• _OBJECTIVE_
Copy down all of the data underneath, exactly as shown.

• _DATA SEGMENT_
# # # # #

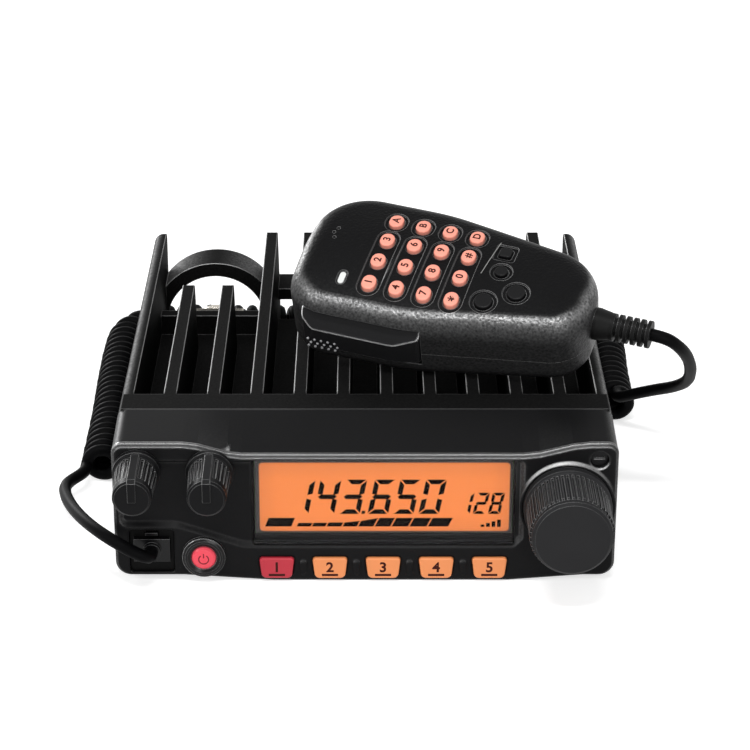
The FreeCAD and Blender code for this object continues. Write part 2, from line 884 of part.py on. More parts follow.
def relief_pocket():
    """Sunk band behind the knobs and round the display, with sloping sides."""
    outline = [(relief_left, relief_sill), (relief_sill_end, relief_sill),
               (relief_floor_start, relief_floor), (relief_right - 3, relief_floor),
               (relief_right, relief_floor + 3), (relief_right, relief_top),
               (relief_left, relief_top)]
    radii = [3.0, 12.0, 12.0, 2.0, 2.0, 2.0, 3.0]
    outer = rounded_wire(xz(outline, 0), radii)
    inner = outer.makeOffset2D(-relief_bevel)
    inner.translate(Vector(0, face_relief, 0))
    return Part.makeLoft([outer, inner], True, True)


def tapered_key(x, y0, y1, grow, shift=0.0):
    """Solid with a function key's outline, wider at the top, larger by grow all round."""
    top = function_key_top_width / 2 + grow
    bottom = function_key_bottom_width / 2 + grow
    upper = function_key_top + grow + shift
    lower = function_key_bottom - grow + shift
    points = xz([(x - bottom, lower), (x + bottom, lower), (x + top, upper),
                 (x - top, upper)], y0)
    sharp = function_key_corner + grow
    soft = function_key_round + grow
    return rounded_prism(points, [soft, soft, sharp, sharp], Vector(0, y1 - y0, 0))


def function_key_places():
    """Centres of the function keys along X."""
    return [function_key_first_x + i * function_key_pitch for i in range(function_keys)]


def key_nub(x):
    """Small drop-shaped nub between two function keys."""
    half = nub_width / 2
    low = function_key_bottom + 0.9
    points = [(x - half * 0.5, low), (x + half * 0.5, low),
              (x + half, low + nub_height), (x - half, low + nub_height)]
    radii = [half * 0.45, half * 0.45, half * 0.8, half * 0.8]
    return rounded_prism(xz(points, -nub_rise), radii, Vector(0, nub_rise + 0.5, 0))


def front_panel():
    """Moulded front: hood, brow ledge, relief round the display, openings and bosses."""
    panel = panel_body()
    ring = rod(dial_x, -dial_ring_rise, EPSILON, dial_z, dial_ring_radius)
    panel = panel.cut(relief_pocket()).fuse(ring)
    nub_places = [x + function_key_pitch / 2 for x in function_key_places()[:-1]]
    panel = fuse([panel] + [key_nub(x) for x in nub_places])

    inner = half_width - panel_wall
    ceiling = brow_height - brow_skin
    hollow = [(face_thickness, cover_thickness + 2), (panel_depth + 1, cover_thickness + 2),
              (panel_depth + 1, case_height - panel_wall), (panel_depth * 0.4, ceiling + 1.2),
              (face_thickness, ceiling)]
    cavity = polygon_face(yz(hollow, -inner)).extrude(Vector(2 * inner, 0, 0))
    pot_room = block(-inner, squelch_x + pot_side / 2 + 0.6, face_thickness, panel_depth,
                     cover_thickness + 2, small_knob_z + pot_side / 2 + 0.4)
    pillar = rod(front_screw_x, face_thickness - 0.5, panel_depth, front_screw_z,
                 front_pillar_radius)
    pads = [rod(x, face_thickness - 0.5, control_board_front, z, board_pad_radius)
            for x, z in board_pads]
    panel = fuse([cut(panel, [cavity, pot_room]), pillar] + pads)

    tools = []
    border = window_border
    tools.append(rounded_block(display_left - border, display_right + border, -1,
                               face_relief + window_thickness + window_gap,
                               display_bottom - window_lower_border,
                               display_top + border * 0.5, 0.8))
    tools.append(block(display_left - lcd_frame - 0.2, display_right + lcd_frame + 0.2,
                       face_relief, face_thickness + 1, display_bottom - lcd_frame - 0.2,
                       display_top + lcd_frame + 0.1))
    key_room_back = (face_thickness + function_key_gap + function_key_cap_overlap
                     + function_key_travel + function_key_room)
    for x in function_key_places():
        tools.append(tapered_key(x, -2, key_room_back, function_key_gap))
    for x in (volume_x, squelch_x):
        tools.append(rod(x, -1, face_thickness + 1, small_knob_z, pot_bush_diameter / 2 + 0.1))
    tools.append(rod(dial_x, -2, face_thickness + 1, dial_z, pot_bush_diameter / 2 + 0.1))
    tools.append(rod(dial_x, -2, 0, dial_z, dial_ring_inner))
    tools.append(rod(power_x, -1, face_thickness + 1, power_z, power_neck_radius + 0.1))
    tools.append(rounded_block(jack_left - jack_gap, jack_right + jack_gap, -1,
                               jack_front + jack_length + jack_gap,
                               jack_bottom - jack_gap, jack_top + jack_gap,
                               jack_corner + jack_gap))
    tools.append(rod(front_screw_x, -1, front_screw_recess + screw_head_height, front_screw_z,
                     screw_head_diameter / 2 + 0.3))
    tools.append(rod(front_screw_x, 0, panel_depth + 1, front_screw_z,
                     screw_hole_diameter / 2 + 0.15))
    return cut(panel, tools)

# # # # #

• _OUTPUT OF THE TASK_
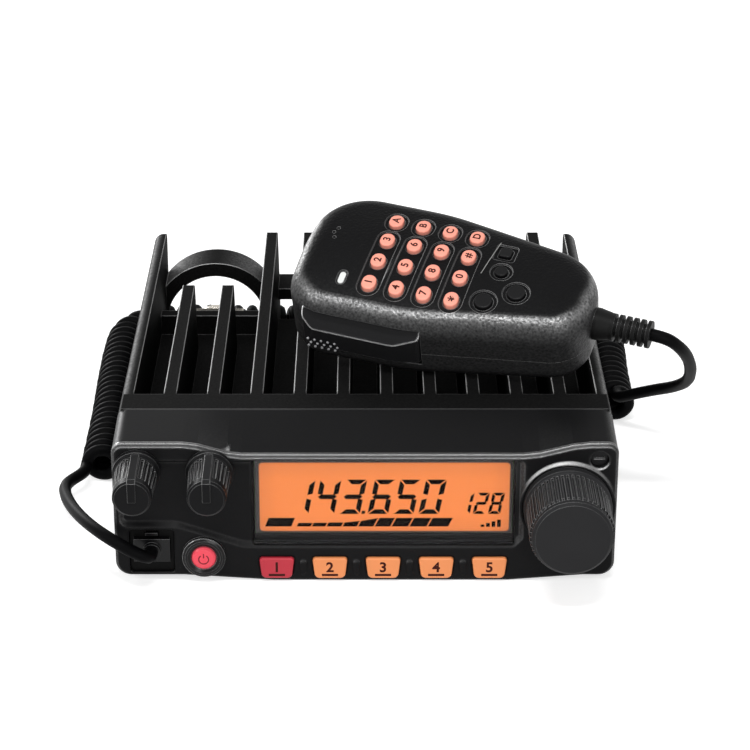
The FreeCAD and Blender code for this object continues. Write part 2, from line 884 of part.py on. More parts follow.
def relief_pocket():
    """Sunk band behind the knobs and round the display, with sloping sides."""
    outline = [(relief_left, relief_sill), (relief_sill_end, relief_sill),
               (relief_floor_start, relief_floor), (relief_right - 3, relief_floor),
               (relief_right, relief_floor + 3), (relief_right, relief_top),
               (relief_left, relief_top)]
    radii = [3.0, 12.0, 12.0, 2.0, 2.0, 2.0, 3.0]
    outer = rounded_wire(xz(outline, 0), radii)
    inner = outer.makeOffset2D(-relief_bevel)
    inner.translate(Vector(0, face_relief, 0))
    return Part.makeLoft([outer, inner], True, True)


def tapered_key(x, y0, y1, grow, shift=0.0):
    """Solid with a function key's outline, wider at the top, larger by grow all round."""
    top = function_key_top_width / 2 + grow
    bottom = function_key_bottom_width / 2 + grow
    upper = function_key_top + grow + shift
    lower = function_key_bottom - grow + shift
    points = xz([(x - bottom, lower), (x + bottom, lower), (x + top, upper),
                 (x - top, upper)], y0)
    sharp = function_key_corner + grow
    soft = function_key_round + grow
    return rounded_prism(points, [soft, soft, sharp, sharp], Vector(0, y1 - y0, 0))


def function_key_places():
    """Centres of the function keys along X."""
    return [function_key_first_x + i * function_key_pitch for i in range(function_keys)]


def key_nub(x):
    """Small drop-shaped nub between two function keys."""
    half = nub_width / 2
    low = function_key_bottom + 0.9
    points = [(x - half * 0.5, low), (x + half * 0.5, low),
              (x + half, low + nub_height), (x - half, low + nub_height)]
    radii = [half * 0.45, half * 0.45, half * 0.8, half * 0.8]
    return rounded_prism(xz(points, -nub_rise), radii, Vector(0, nub_rise + 0.5, 0))


def front_panel():
    """Moulded front: hood, brow ledge, relief round the display, openings and bosses."""
    panel = panel_body()
    ring = rod(dial_x, -dial_ring_rise, EPSILON, dial_z, dial_ring_radius)
    panel = panel.cut(relief_pocket()).fuse(ring)
    nub_places = [x + function_key_pitch / 2 for x in function_key_places()[:-1]]
    panel = fuse([panel] + [key_nub(x) for x in nub_places])

    inner = half_width - panel_wall
    ceiling = brow_height - brow_skin
    hollow = [(face_thickness, cover_thickness + 2), (panel_depth + 1, cover_thickness + 2),
              (panel_depth + 1, case_height - panel_wall), (panel_depth * 0.4, ceiling + 1.2),
              (face_thickness, ceiling)]
    cavity = polygon_face(yz(hollow, -inner)).extrude(Vector(2 * inner, 0, 0))
    pot_room = block(-inner, squelch_x + pot_side / 2 + 0.6, face_thickness, panel_depth,
                     cover_thickness + 2, small_knob_z + pot_side / 2 + 0.4)
    pillar = rod(front_screw_x, face_thickness - 0.5, panel_depth, front_screw_z,
                 front_pillar_radius)
    pads = [rod(x, face_thickness - 0.5, control_board_front, z, board_pad_radius)
            for x, z in board_pads]
    panel = fuse([cut(panel, [cavity, pot_room]), pillar] + pads)

    tools = []
    border = window_border
    tools.append(rounded_block(display_left - border, display_right + border, -1,
                               face_relief + window_thickness + window_gap,
                               display_bottom - window_lower_border,
                               display_top + border * 0.5, 0.8))
    tools.append(block(display_left - lcd_frame - 0.2, display_right + lcd_frame + 0.2,
                       face_relief, face_thickness + 1, display_bottom - lcd_frame - 0.2,
                       display_top + lcd_frame + 0.1))
    key_room_back = (face_thickness + function_key_gap + function_key_cap_overlap
                     + function_key_travel + function_key_room)
    for x in function_key_places():
        tools.append(tapered_key(x, -2, key_room_back, function_key_gap))
    for x in (volume_x, squelch_x):
        tools.append(rod(x, -1, face_thickness + 1, small_knob_z, pot_bush_diameter / 2 + 0.1))
    tools.append(rod(dial_x, -2, face_thickness + 1, dial_z, pot_bush_diameter / 2 + 0.1))
    tools.append(rod(dial_x, -2, 0, dial_z, dial_ring_inner))
    tools.append(rod(power_x, -1, face_thickness + 1, power_z, power_neck_radius + 0.1))
    tools.append(rounded_block(jack_left - jack_gap, jack_right + jack_gap, -1,
                               jack_front + jack_length + jack_gap,
                               jack_bottom - jack_gap, jack_top + jack_gap,
                               jack_corner + jack_gap))
    tools.append(rod(front_screw_x, -1, front_screw_recess + screw_head_height, front_screw_z,
                     screw_head_diameter / 2 + 0.3))
    tools.append(rod(front_screw_x, 0, panel_depth + 1, front_screw_z,
                     screw_hole_diameter / 2 + 0.15))
    return cut(panel, tools)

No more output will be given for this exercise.